Stacie Ponder said...

Uh, it's really not false modesty. If you knew me personally, which I'm assuming you don't, you'd know I'm not cool. I just don't have it, and that's fine. Put me in a room full of people and I'll disappear.

roarvis, I think the MBV remake is a ton of fun. While it's not a horror-comedy, it doesn't seem to take itself completely seriously. It's a throwback to the slashers of yesteryear in spirit. It was a really pleasant surprise!

Andreas said...

I think it'd be near-impossible for anyone without monster-fighting experience to compete on the coolness front with Peter or MacReady. They've just got "the cool" - and their genuine interest in the fate of humanity doesn't hurt, either.

What if I said that your writing had "the cool"? Does that count?

matango said...

You did ask us to lie to you.

When I tried to get The Convent from Netflix, they sent me The Covenant, which is like a male version of or something. It displeased me.

While near the subject of Adrienne Barbeau and Tales from the Crypt, does anyone know of any good horror anthology movies between Tales from the Dark Side and Trick 'r Treat? When I think about it, amongst anthologies are a lot of the best and most infinitely re-watchable horror movies.

The Floating Red Couch said...

"it's like fetal alcohol syndrome, not alcoholism"

This is such a good metaphor to make your point.

Stacie Ponder said...

Ah, you lied so sincerely that you totally had me fooled into thinking you were truthin'. How...sociopathic! You should think about becoming a suave serial killer, perhaps. I mean that all as a compliment.

RE: anthologies, what do you mean "between"? As in, year produced? I wrote a bit about anthologies many moons ago here at AMC. I looooove the Amicus and Hammer anthologies...

Mikey Sarago said...

Wow. There's so much cool in that list I can barely stand it. Everyone you listed is great, but I'd have to say Annie Brackett totally takes the cake.

And don't worry about being cool, Stacie. Maybe you can't be compared to the epic-ness of Adrienne Barbeau, but who can??? And anyway, I always thought people were cool by...NOT being cool. If that makes any sense. So I guess you're in luck, then!

matango said...

Well, it's nice to know I have options.

Yes, I meant as in year produced.

I'll have to check out Three... Extremes

Creature said...

VIOLET! Oh my god, I had such a crush on her. Then, years later, when I had forgotten all about her and was hip-deep in my goth phase, I rewatched F13V and realized that, holy shit, the entire goth scene looked, danced, and acted like her. Years ahead of her time, that one. Either that or Goth Rock is permanently stuck some time around 1985.

Great article, btw.

CashBailey said...

Great list, Stacie.

You know, to this day I still don't know exactly why Violet from F13: A NEW BEGINNING has stuck with me so vividly in the years since.

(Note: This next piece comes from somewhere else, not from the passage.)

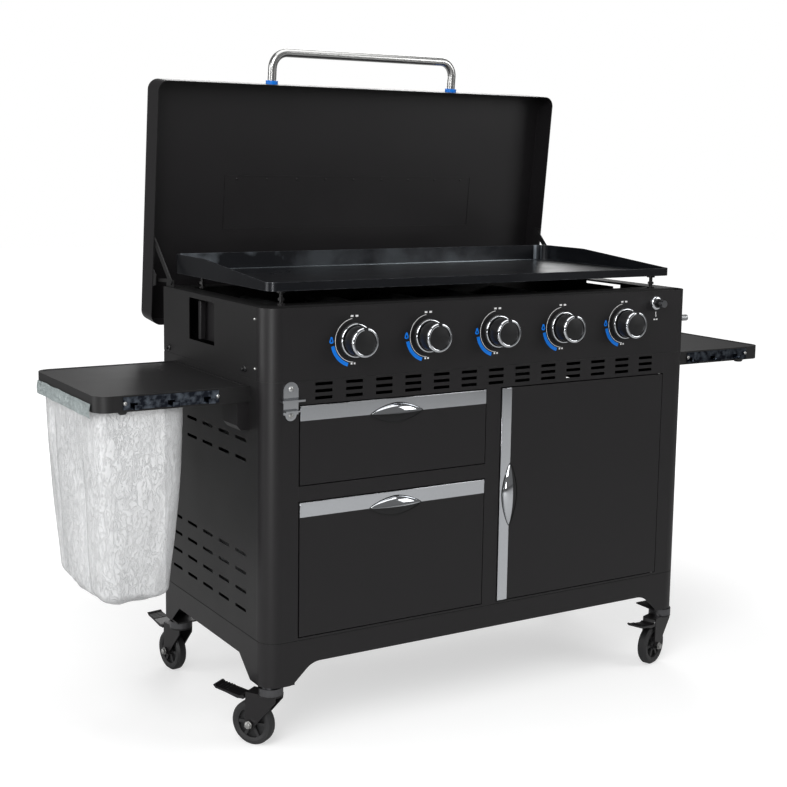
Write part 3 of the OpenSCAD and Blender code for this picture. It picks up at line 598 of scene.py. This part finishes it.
def soften(names, width):
    """Small rounds on a CAD node's sheet edges."""
    for name in names:
        rounding = NODES[name].modifiers.new("edge round", "BEVEL")
        rounding.width = width
        rounding.segments = 2
        rounding.limit_method = "ANGLE"
        rounding.angle_limit = math.radians(40)
        rounding.use_clamp_overlap = True
        rounding.harden_normals = True


# ---------------------------------------------------------------- operators


class GriddleOperator:
    bl_options = {"REGISTER", "UNDO"}

    def execute(self, context):
        self.build()
        return {"FINISHED"}


class GRIDDLE_OT_stage(GriddleOperator, bpy.types.Operator):
    """Camera, soft studio light, pale floor and backdrop"""

    bl_idname = "griddle.stage"
    bl_label = "Stage"

    def build(self):
        scene = bpy.context.scene
        self.camera(scene)
        self.lamps(scene)
        self.world(scene)
        self.floor()
        scene.view_settings.view_transform = "Standard"

    def camera(self, scene):
        yaw, pitch, roll = 0.5493, 0.1368, 0.0156
        front = low("control_panel").y
        place = Vector((-1.6651, front - 2.3187, 1.1547))
        ahead = Vector((math.sin(yaw) * math.cos(pitch), math.cos(yaw) * math.cos(pitch), -math.sin(pitch)))
        right = Vector((math.cos(yaw), -math.sin(yaw), 0.0))
        up = right.cross(ahead)
        rolled_right = right * math.cos(roll) + up * math.sin(roll)
        rolled_up = up * math.cos(roll) - right * math.sin(roll)
        data = bpy.data.cameras.new("Camera")
        data.lens = 63.48
        data.sensor_width = 36.0
        data.shift_x = -0.0029
        data.shift_y = -0.0567
        data.clip_end = 60.0
        obj = bpy.data.objects.new("Camera", data)
        turn = Matrix((rolled_right, rolled_up, -ahead)).transposed()
        obj.matrix_world = Matrix.Translation(place) @ turn.to_4x4()
        scene.collection.objects.link(obj)
        scene.camera = obj

    def lamps(self, scene):
        target = Vector((0.0, 0.0, 0.7))
        for name, place, size, power in (
                ("Key", (-2.6, -2.2, 2.6), 2.2, 95.0),
                ("Fill", (2.9, -2.6, 2.3), 2.0, 42.0),
                ("Top", (0.0, -0.4, 3.4), 2.6, 36.0),
                ("Left side", (-3.4, 0.8, 1.2), 1.8, 30.0),
                ("Low strip", (-2.4, -2.1, 0.62), 0.45, 9.0),
                ("Back", (1.6, 3.0, 2.4), 2.0, 45.0)):
            data = bpy.data.lights.new(name, "AREA")
            data.shape = "SQUARE"
            data.size = size
            data.energy = power
            obj = bpy.data.objects.new(name, data)
            obj.location = place
            obj.rotation_euler = (target - Vector(place)).to_track_quat("-Z", "Y").to_euler()
            scene.collection.objects.link(obj)

    def world(self, scene):
        world = bpy.data.worlds.new("Studio")
        scene.world = world
        world.use_nodes = True
        tree = world.node_tree
        background = tree.nodes["Background"]
        rays = tree.nodes.new("ShaderNodeLightPath")
        seen = math_node(tree, "MAXIMUM", rays.outputs["Is Camera Ray"], rays.outputs["Is Transmission Ray"])
        level = math_node(tree, "ADD", math_node(tree, "MULTIPLY", seen, 0.85), 0.15)
        tree.links.new(level, background.inputs["Strength"])
        background.inputs["Color"].default_value = WHITE

    def floor(self):
        half = 14.0
        verts = [(-half, -half, 0), (half, -half, 0), (half, half, 0), (-half, half, 0)]
        mesh = bpy.data.meshes.new("Floor")
        mesh.from_pydata(verts, [], [(0, 1, 2, 3)])
        material, tree, shader = start_material("pale_floor")
        shader.inputs["Base Color"].default_value = (0.55, 0.55, 0.55, 1.0)
        shader.inputs["Roughness"].default_value = 0.8
        shader.inputs["Specular IOR Level"].default_value = 0.0
        place = tree.nodes.new("ShaderNodeTexCoord")
        length = tree.nodes.new("ShaderNodeVectorMath")
        length.operation = "LENGTH"
        tree.links.new(place.outputs["Object"], length.inputs[0])
        fade = tree.nodes.new("ShaderNodeMapRange")
        for label, value in (("From Min", 0.9), ("From Max", 2.6), ("To Min", 0.55), ("To Max", 1.0)):
            fade.inputs[label].default_value = value
        tree.links.new(length.outputs["Value"], fade.inputs["Value"])
        rays = tree.nodes.new("ShaderNodeLightPath")
        glow = math_node(tree, "MULTIPLY", fade.outputs["Result"], rays.outputs["Is Camera Ray"])
        shader.inputs["Emission Color"].default_value = WHITE
        tree.links.new(glow, shader.inputs["Emission Strength"])
        mesh.materials.append(material)
        obj = bpy.data.objects.new("Floor", mesh)
        bpy.context.scene.collection.objects.link(obj)


class GRIDDLE_OT_finishes(GriddleOperator, bpy.types.Operator):
    """Finishes of the construction's own pieces"""

    bl_idname = "griddle.finishes"
    bl_label = "Finishes"

    def build(self):
        dress(["griddle_plate"], seasoned_steel())
        dress(["door_hinge_pins"], zinc())
        dress(["caster_plates"], dark_metal())
        dress(["plate_feet"], coat())
        dress(["control_panel", "front_posts", "front_frame", "base_skirt", "lid_shell", "drawer_upper",
               "drawer_lower", "door", "cabinet_floor", "shelf_brackets", "back_panel"], coat())
        dress(["side_panel_left", "side_panel_right", "shelf_left", "shelf_right", "firebox"], side_coat())
        dress(["lid_long_links", "lid_short_links", "lid_hinge_brackets", "lid_pivot_brackets"], side_coat())
        dress(["burners", "drawer_slides", "gas_manifold"], galvanised())
        dress(["valve_stem_%d" % i for i in range(1, 6)], zinc())
        dress(["knob_%d" % i for i in range(1, 6)] + ["panel_bezels"], plastic())
        dress(["igniter_button", "bottle_opener"], chrome())
        dress(["hook_rails"], chrome_with_painted_reflection())
        dress(["drawer_upper_pull", "drawer_lower_pull", "door_pull"], chrome())
        dress(["lid_handle"], stainless())
        dress(["handle_collars"], accent())
        dress(["trash_bag"], film())
        for i in range(1, 5):
            dress(["caster_fork_%d" % i, "caster_brake_%d" % i], coat())
            dress(["caster_wheel_%d" % i], rubber())
        round_edges = ["griddle_plate", "control_panel", "front_posts", "drawer_upper", "drawer_lower", "door",
                       "shelf_left", "shelf_right", "lid_shell", "firebox", "bottle_opener", "base_skirt"]
        soften(round_edges, settings().edge_round)
        for name in NODES:
            smooth_normals(NODES[name])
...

I heard that in the original cut of that film Jason actually stabbed her in her girly parts. Which is messed-up.

And Kurt Russell's amazing hat in THE THING came from him being smart enough to realise that sometimes he would be indistinguishable from the other 12 guys in snow gear. So he needed something to identify him by.

Ken Foree rocking that pimp coat like he was born to do so. Love it!

Beth from THE DESCENT: Love her. So cute and cool-headed. Damn shame about...

Simon said...

Everything I know is collapsing around me...

Though you are most certainly less cool than Peter--then, who isn't?

Banned In Queensland said...

People who make movies with Lena Headey, in their spare time, are uncool?!

Hmmm... I know coolness is highly subject, but that still doesn't sound right.

stonerphonic said...

i'm still waiting for cool to catch up to me...

AE said...

Hey Paul! I can no longer stall! (I like to sing this song in my kitchen sometimes, even though it still can never make me as cool as Annie.)

Missy Y. (formerly A Case of You) said...

Oh my god, AE, I thought I was the only person who walked around my house singing that shit.

Movie Bullstuff said...

Well, Stacie, I snuck into a drive-in (at 6 years old, no less) to see Friday the 13th part 6, missing a shared experience by a mere year and a sequel. I have the Pseudo Echo album (and their shitty follow up), but still fail to capture the spirit that Violet provided. After all, she was a punk rock goth, maybe a 45 Grave lesbo groupie at first glance, yet rocked the robot in vaguely erotic versimilitude, albeit whilst gyrating underneath a Alan Parsons Project poster. It is quite a trick to juggle such seemingly contradictory aesthestics, but Violet is not a juggler, not remotely, and this is the key to her success (and, therefore, her cool factor).

the2ndsuitor said...

Great list!

While we may not be "cool" or cooler than these characters, at least we are all WAY cooler that Maddy from F13p7!

Pokemon Postmon said...

I always thought John (Terry Alexander) in 'Day of the Dead' was way cooler that Peter! I dunno if it was the accent or just the fact that he could fly a helicopter which is a most useful attribute to have during zombie infestation. :D

Volvagia said...

A list like this and no Ash Williams? Shame. I know he's also a jerk (read: Mega Jerk) and crazy (read: absolutely bat-bleep nuts) after mid-way through the second one, but anyone who can pull an intentional ananchronism ("Groovy" in the late-80s?) has to be some kind of cool.